Thursday, November 21, 2024

Appeals panel: Parents can sue paint makers for kids' lead screening costs, even though covered by Medicaid

Lawsuits
Bilandic building

A Chicago appellate court has overturned a lower court’s dismissal of a class action by parents who wanted paint companies to pay for mandatory tests of their children to see if the children had lead in their blood, finding the parents still hold the right to sue the companies, even though Medicaid footed the bill.

The Sept. 7 decision was penned by Justice Thomas Hoffman, with concurrence from Justices Joy Cunningham and Maureen Connors, of the Illinois First District Appellate Court.

The ruling favored Mary Lewis and Tashswan Banks, who are plaintiffs in a class action suit brought in 2000 in Cook County Circuit Court against Atlantic Richfield, ConAgra Grocery Products, NL Industries and Sherwin-Williams. Defendants allegedly made and sold lead paint when such paint was legal. 

Plaintiffs lived in areas the Illinois Department of Public Health designated as high risk for lead poisoning, which required children ages six months to six years in those areas be screened for lead in their blood. Plaintiffs wanted defendants to reimburse them and other similarly situated parents and guardians for the costs of such tests done between Aug. 18, 1995, and Feb. 19, 2008. 

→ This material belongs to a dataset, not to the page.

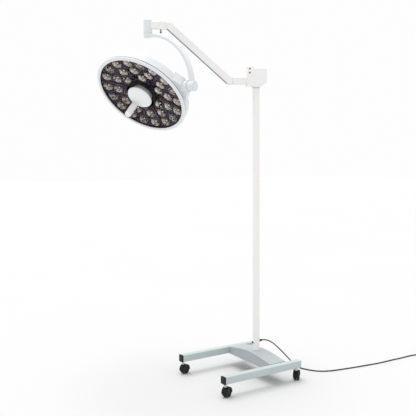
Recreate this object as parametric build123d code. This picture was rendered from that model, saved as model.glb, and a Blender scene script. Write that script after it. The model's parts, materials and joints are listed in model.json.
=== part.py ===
from build123d import *

import os
from math import asin, cos, pi, radians, sin, sqrt, tan

# A mobile surgical light: an H-shaped base on four casters, a column, a swivel hub, a spring arm that
# keeps its front end level, a one-armed yoke and a round head with 36 reflectors and a pull-off handle.
# Millimetres. +Z is up, the column's axis is X = Y = 0 and the wheels stand on Z = 0.
# The legs run along X, and their front ends, the side the head reaches over, point to -X.

# ---- Base -----------------------------------------------------------------------------------------
LEG_Y = 212.0            # each leg's centre line from the column
LEG_WIDTH = 36.0
LEG_HEIGHT = 38.0
LEG_WALL = 3.0
LEG_CORNER = 4.0
LEG_FRONT = -363.0
LEG_REAR = 130.0
CAP_REACH = 9.0          # how far an end cap stands out of its leg

WHEEL_R = 25.5
WHEEL_WIDTH = 11.0
WHEEL_GAP = 7.0          # between the two wheels of a caster
CASTER_TRAIL = 13.0
HOOD_GAP = 1.0
HOOD_WALL = 1.5
AXLE_R = 4.0
STEM_R = 5.0
STEM_REACH = 38.0        # stem length inside its socket
SOCKET_R = 7.0
SOCKET_DROP = 16.5       # socket length below the leg
RUNNING_FIT = 0.05       # radial clearance of every turning shaft
FREE_GAP = 0.5           # least gap between pieces that move past each other
FRONT_CASTER_IN = 8.0    # swivel axis from the leg's front end
END_BLOCK = 16.0         # length of the block that ends each leg and holds its front caster
REAR_CASTER_IN = 16.0    # swivel axis from the leg's rear end

HUB_HALF_X = 52.0
HUB_CREST_R = 600.0      # crown radius of the hub cover's arch
HUB_CREST_HALF = 90.0    # half width of the crown, straight slopes beyond it
HUB_CREST_RISE = 24.4    # crest above the top of the legs
HUB_WALL = 3.0
BEAM_THICK = 12.0
BEAM_HALF_X = 48.0
FLANGE_THICK = 8.0
SOCKET_WALL = 6.0
FOOT_LENGTH = 36.0       # column socket above its flange
BOLT_R = 4.0
BOLT_HEAD_R = 6.5
BOLT_HEAD_H = 5.0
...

In 2016, the companies asked Cook County Judge Peter Flynn to toss the suit, saying plaintiffs didn’t actually incur any expenses, because blood tests for their children were covered by Medicaid, and insurance took care of the tests for the children of a third plaintiff, Kathleen O’Sullivan. O’Sullivan also said she didn’t recall paying anything, according to court documents. Flynn agreed with defendants and threw out the suit.

Flynn issued an order allowing Lewis and Banks to appeal, but did not issue a similar order for O’Sullivan.

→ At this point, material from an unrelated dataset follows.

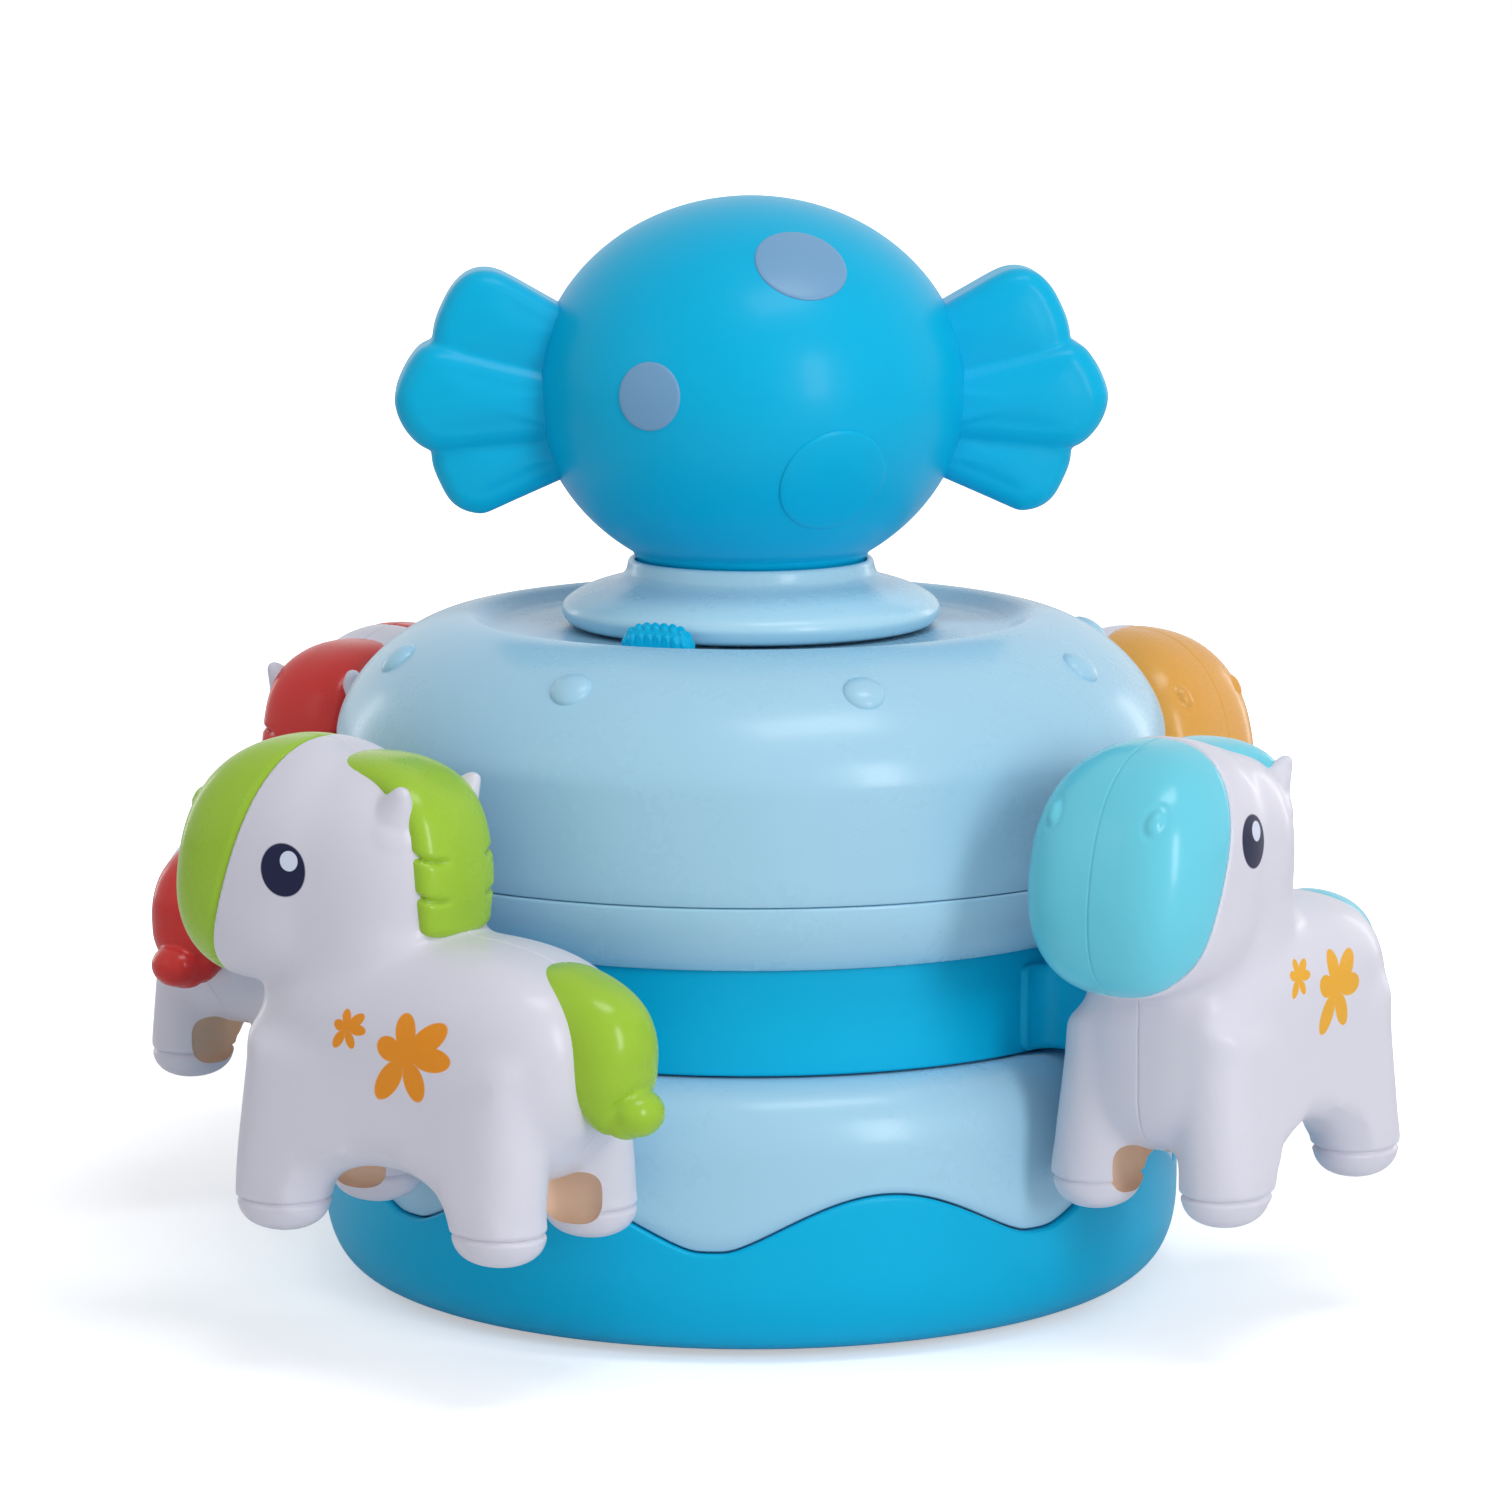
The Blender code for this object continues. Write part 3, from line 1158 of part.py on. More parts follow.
def pony_form():
    """The whole pony as one skin: soft body, neck, head and legs first, then its hooves and ears."""
    bm = bmesh.new()
    body_size = (body_length, 2 * pony_half_width + 1.0 * mm, body_height)
    centred(bm, body_middle, body_rise, body_size, 3.2, 2.7)
    centred(bm, neck_middle, neck_rise, neck_size, 2.8, 2.4)
    centred(bm, head_middle, head_rise, head_size, 2.6, 2.3)
    centred(bm, muzzle_middle, muzzle_rise, muzzle_size, 3.5, 2.1, muzzle_lean)
    foot = leg_radius
    for along in (front_leg, rear_leg):
        for side in (-1, 1):
            for k in range(6):
                share = k / 5
                draw = leg_draw * share ** 1.5
                spot = pony_spot(along - draw if along > 0 else along + 0.5 * draw, side * (leg_side - draw),
                                 foot + (leg_top - foot) * share)
                rounded_form(bm, spot, (leg_radius, leg_radius, 1.2 * leg_radius), 2.2, 2.0, 0, 16, 10)
    soft = fused("pony_soft", to_mesh(bm, "pony_soft"), pony_soften)
    bm = bmesh.new()
    bm.from_mesh(baked(soft, "pony_soft_skin"))
    for along in (front_leg, rear_leg):
        for side in (-1, 1):
            spot = pony_spot(along, side * leg_side, hoof_depth)
            rounded_form(bm, spot, (hoof_radius, hoof_radius, hoof_depth), 2.0, 2.4, 0, 20, 10)
    for side in (-1, 1):
        for k in range(6):
            share = k / 5
            size = ear_radius + (ear_tip_radius - ear_radius) * share ** 0.8
            spot = pony_spot(-1.0 * mm - 2.0 * mm * share, side * (ear_side + 0.7 * mm * share),
                             ear_foot + (ear_tip - ear_foot) * share)
            rounded_form(bm, spot, (size, 0.85 * size, size), 2.0, 2.0, 0, 12, 8)
    whole = fused("pony_form", to_mesh(bm, "pony_whole"), 3)
    fewer = whole.modifiers.new("fewer", "DECIMATE")
    fewer.ratio = pony_keep
    return baked(whole, "pony_form")


def pony_part(name, form, finish, steps):
    """Cuts one piece out of the whole pony form and gives its mesh."""
    made = bpy.data.objects.new(name + "_master", form.copy())
    bpy.context.scene.collection.objects.link(made)
    made.hide_render = True
    made.display_type = "WIRE"
    for operation, bm, label in steps:
        combine(made, bm, operation, label)
    return baked(made, name)


def ponies():
    form = pony_form()
    far = 3 * (pony_orbit + body_length)
    mane = in_metres(mane_line, mane_half_width, mane_half_thickness)
    tail = in_metres(tail_line, tail_half_width, tail_half_thickness)

    def ahead_of(gap):
        bm = bmesh.new()
        block(bm, (0, -far, -far), (far, far, far), seam_frame(gap))
        return bm

    def tenon(grow):
        bm = bmesh.new()
        rise = cos(seam_lean) * head_rise - sin(seam_lean) * head_middle
        frame = seam_frame(0.0) @ Matrix.Translation((0, 0, rise))
        middle = frame @ Vector((0.5 * mm - muzzle_tenon_length / 2 - grow / 2, 0, 0))
        cross_rod(bm, middle, frame.to_3x3() @ Vector((1, 0, 0)), muzzle_tenon_length + mm + grow,
                  muzzle_tenon_radius + grow, 6)
        return bm

    def half_steps(way):
        keep = bmesh.new()
        sides = sorted((pony_orbit + way * seat_gap / 2, pony_orbit + way * far))
        block(keep, (-far, sides[0], -far), (far, sides[1], far))
        cuts = [("INTERSECT", keep, "half"), ("DIFFERENCE", ahead_of(-seat_gap), "muzzle_split")]
        for stations, label in ((mane, "mane_slot"), (tail, "tail_slot")):
            slot = bmesh.new()
            sausage(slot, stations, 1.4 * seat_gap)
            cuts.append(("DIFFERENCE", slot, label))
        trunk = bmesh.new()
        hollow = (body_length - 3 * leg_radius, 2 * (pony_half_width - pony_shell),
                  body_height - 3 * pony_shell)
        centred(trunk, 0, body_rise, hollow, 2.4, 2.2, 0.0, (6, 4))
        cuts.append(("DIFFERENCE", trunk, "trunk_hollow"))
        pockets = bmesh.new()
        for along in (front_leg, rear_leg):
            spot = pony_spot(along, way * (leg_side - leg_radius), pocket_rise)
            rounded_form(pockets, spot, [value / 2 for value in pocket_size], 2.4, 2.4, 0, 6, 4)
        cuts.append(("DIFFERENCE", pockets, "leg_pockets"))
        cuts.append(("DIFFERENCE", tenon(seat_gap), "tenon_seat"))
        if way < 0:
            flank = pony_orbit - pony_half_width
            seat = bmesh.new()
            wide = arm_width / 2 + seat_gap
            tall = arm_height / 2 + seat_gap
            block(seat, (-wide, flank - leg_radius, arm_middle - tall), (wide, flank, arm_middle + tall))
            cuts.append(("DIFFERENCE", seat, "arm_seat"))
            boss = bmesh.new()
            cross_rod(boss, (0, (flank + pony_orbit) / 2, arm_middle), (0, 1, 0), pony_half_width - 2 * mm,
                      peg_radius + seat_gap + pony_shell, 6)
            cuts.append(("UNION", boss, "peg_boss"))
            bore = bmesh.new()
            cross_rod(bore, (0, flank - mm + peg_depth / 2, arm_middle), (0, 1, 0), peg_depth + 2 * mm,
                      peg_radius + seat_gap, 8)
            cuts.append(("DIFFERENCE", bore, "peg_bore"))
        return cuts

    meshes = {
        "outer_half": pony_part("pony_outer_half", form, "pony_white", half_steps(1)),
        "inner_half": pony_part("pony_inner_half", form, "pony_white", half_steps(-1)),
        "muzzle": pony_part("pony_muzzle", form, "green", [("INTERSECT", ahead_of(0.0), "muzzle"),
                                                            ("UNION", tenon(0.0), "tenon")]),
    }
    for label, stations in (("mane", mane), ("tail", tail)):
        bm = bmesh.new()
        sausage(bm, stations)
        meshes[label] = to_mesh(bm, "pony_" + label)
    colours = (("green", "green"), ("blue", "sky"), ("orange", "orange"), ("red", "red"))
    for k, (colour, finish) in enumerate(colours):
        angle = pony_first_angle + 2 * pi * k / pony_count
        station = bpy.data.objects.new(f"{colour}_pony_station", None)
        bpy.context.scene.collection.objects.link(station)
        station.rotation_euler = (0, 0, angle + pi)
        for label, mesh in meshes.items():
            own = mesh.copy()
            look = "pony_white" if "half" in label else finish
            place(f"{colour}_pony_{label}", own, look).parent = station


base_bowl()
base_plate()
battery_door()
button_cells()
speaker()
foot_and_screws()
icing_cover()
column()
gears()
drum()
roof()
collar()
switch_and_board()
knob()
ponies()
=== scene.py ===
import json
from math import acos, asin, pi, radians

import bmesh
import bpy
import numpy as np
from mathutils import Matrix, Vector


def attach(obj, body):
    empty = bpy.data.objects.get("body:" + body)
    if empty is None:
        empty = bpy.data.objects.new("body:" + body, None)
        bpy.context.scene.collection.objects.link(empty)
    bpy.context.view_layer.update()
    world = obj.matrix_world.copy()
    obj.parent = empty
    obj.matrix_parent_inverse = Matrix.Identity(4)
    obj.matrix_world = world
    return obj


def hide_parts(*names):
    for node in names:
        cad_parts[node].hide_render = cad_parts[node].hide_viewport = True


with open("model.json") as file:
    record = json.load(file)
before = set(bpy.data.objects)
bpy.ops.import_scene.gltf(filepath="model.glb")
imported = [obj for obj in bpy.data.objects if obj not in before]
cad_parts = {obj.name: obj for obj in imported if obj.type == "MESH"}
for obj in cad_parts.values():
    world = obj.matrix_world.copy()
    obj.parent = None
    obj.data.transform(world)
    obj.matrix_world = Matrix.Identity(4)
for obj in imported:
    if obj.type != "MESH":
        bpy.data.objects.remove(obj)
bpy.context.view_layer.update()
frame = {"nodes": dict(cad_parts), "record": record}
print("stage: frame loaded")

# Sizes are in millimetres; the bowl's lower edge stands this high, on the rubber ring
mm = 0.001
ground = 1.0
scene = bpy.context.scene


# A mesh from an array of points in millimetres and one of four-sided faces, made in one go
def quadMesh(points, faces):
    mesh = bpy.data.meshes.new("quads")
    points = np.asarray(points, dtype=np.float64) * mm
    faces = np.asarray(faces, dtype=np.int32)
    mesh.vertices.add(len(points))
    mesh.vertices.foreach_set("co", points.ravel())
    mesh.loops.add(faces.size)
    mesh.loops.foreach_set("vertex_index", faces.ravel())
    mesh.polygons.add(len(faces))
    mesh.polygons.foreach_set("loop_start", np.arange(len(faces)) * 4)
    mesh.polygons.foreach_set("loop_total", np.full(len(faces), 4))
    mesh.update(calc_edges=True)
    return mesh


# Joins points that coincide, such as those at a pole, and turns all faces outward
def tidied(mesh):
    bm = bmesh.new()
    bm.from_mesh(mesh)
    bmesh.ops.remove_doubles(bm, verts=bm.verts, dist=0.01 * mm)
    bmesh.ops.recalc_face_normals(bm, faces=bm.faces)
    bm.to_mesh(mesh)
    bm.free()
    mesh.shade_smooth()
    return mesh


def addObject(name, mesh, material):
    made = bpy.data.objects.new(name, mesh)
    scene.collection.objects.link(made)
    if material is not None:
        mesh.materials.clear()
        mesh.materials.append(material)
    return made


# A finished piece on its body, in place of the nodes that it stands for
def addPiece(name, mesh, material, body, slotName, *nodes):
    made = addObject(name, mesh, material)
    if nodes:
        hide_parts(*nodes)
    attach(made, body)


# Faces of a grid of rows by columns, wrapped round in either direction or not
def gridFaces(rows, columns, wrapRows=False, wrapColumns=True):
    index = np.arange(rows * columns).reshape(rows, columns)
    index = np.pad(index, ((0, int(wrapRows)), (0, int(wrapColumns))), "wrap")
    return np.stack([index[:-1, :-1], index[:-1, 1:], index[1:, 1:], index[1:, :-1]], axis=-1).reshape(-1, 4)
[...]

Lewis and Banks appealed, invoking the collateral source rule, which says benefits received by an injured party from a source independent of, and collateral to, the tortfeasor causing the injury, does not diminish the damages recoverable from the tortfeasor.

Lewis and Banks argued this rule applies to them, because although Medicaid may have eventually paid for the tests, they incurred the cost at the time of the tests and retain the right to recover that cost from defendants. 

Justice Hoffman pointed out one of the justifications for the rule is a tortfeasor should not benefit from contracts or other relations that exist between an injured party and third persons.

Hoffman further found Lewis and Banks were “statutorily liable for the cost of that testing” and so have a “cause of action for the reasonable value of the testing services, without regard to the fact that Medicaid paid the entire cost.”

Hoffman sent the case back to circuit court for further proceedings.

Plaintiffs have been represented by the Chicago firm of Moirano, Gorman & Kenny. Plaintiffs’ original attorney was Patrick J. Sherlock, who became a Cook County circuit judge.

The Chicago firm of Winston & Strawn has defended Atlantic Richfield, and attorneys from the firm of Manatt, Phelps & Phillips, of Chicago, has handled the defense for ConAgra Grocery Products and NL Industries.

Sherwin-Williams Company has been defended by attorney Dennis H. Block, of suburban Glenview.